Definition/formulae: The proportion of the population who report people can "almost always" or "usually" be trusted, as reported in the Quality of Life Survey 2006.

Limitations of data: For more information see PW5 Satisfaction with work-life balance.

Data source: Quality of Life Survey Team (2007) Quality of Life Survey 2006 (data analysis by the Ministry of Social Development). For more information see PW5 Satisfaction with work-life balance and United Kingdom Performance and Innovation Unit (2002).

SC4 Loneliness

Definition/formulae: The proportion of the population who are lonely "sometimes", "most of the time", or "always", as reported in the Quality of Life Survey 2006.

Limitations of data: For more information see PW5 Satisfaction with work-life balance.

Data source: Quality of Life Survey Team (2007) Quality of Life Survey 2006 (data analysis by the Ministry of Social Development). For more information see PW5 Satisfaction with work-life balance.

SC5 Contact between young people and their parents

Definition/formulae: The percentage of secondary school students who reported in 2001 that most weeks they got enough time to spend with Mum and/or Dad (or someone who acts as Mum and/or Dad).

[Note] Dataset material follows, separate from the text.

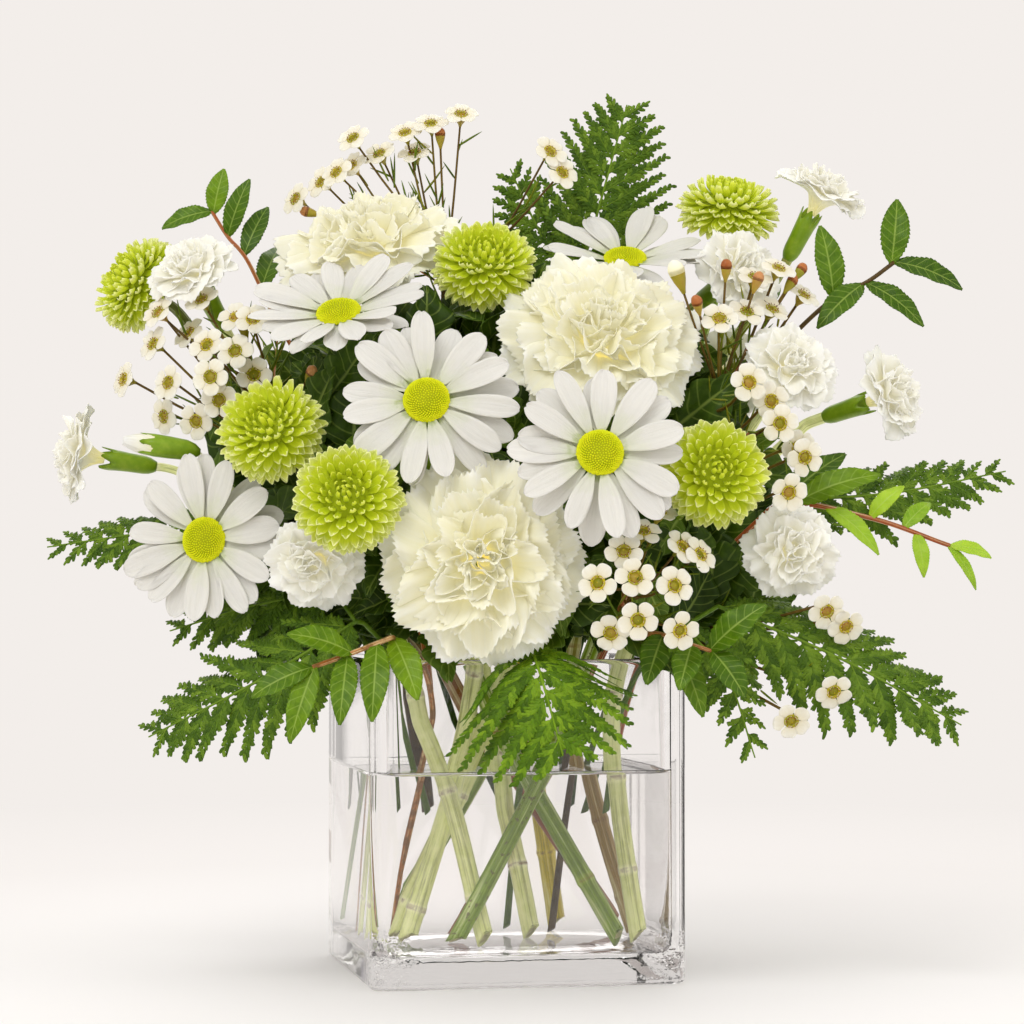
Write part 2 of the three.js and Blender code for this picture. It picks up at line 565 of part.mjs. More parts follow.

Limitations of data: Estimates from sample surveys are subject to error. The achieved sample size for the Youth2000 survey was 9,699 students, 4 percent of the total 2001 New Zealand secondary school roll.

Data sources: Adolescent Health Research Group (2003a) New Zealand Youth: A Profile of their Health and Wellbeing, Table on p 46; Adolescent Health Research Group (2003b) New Zealand Youth: A Profile of their Health and Wellbeing: Regional reports.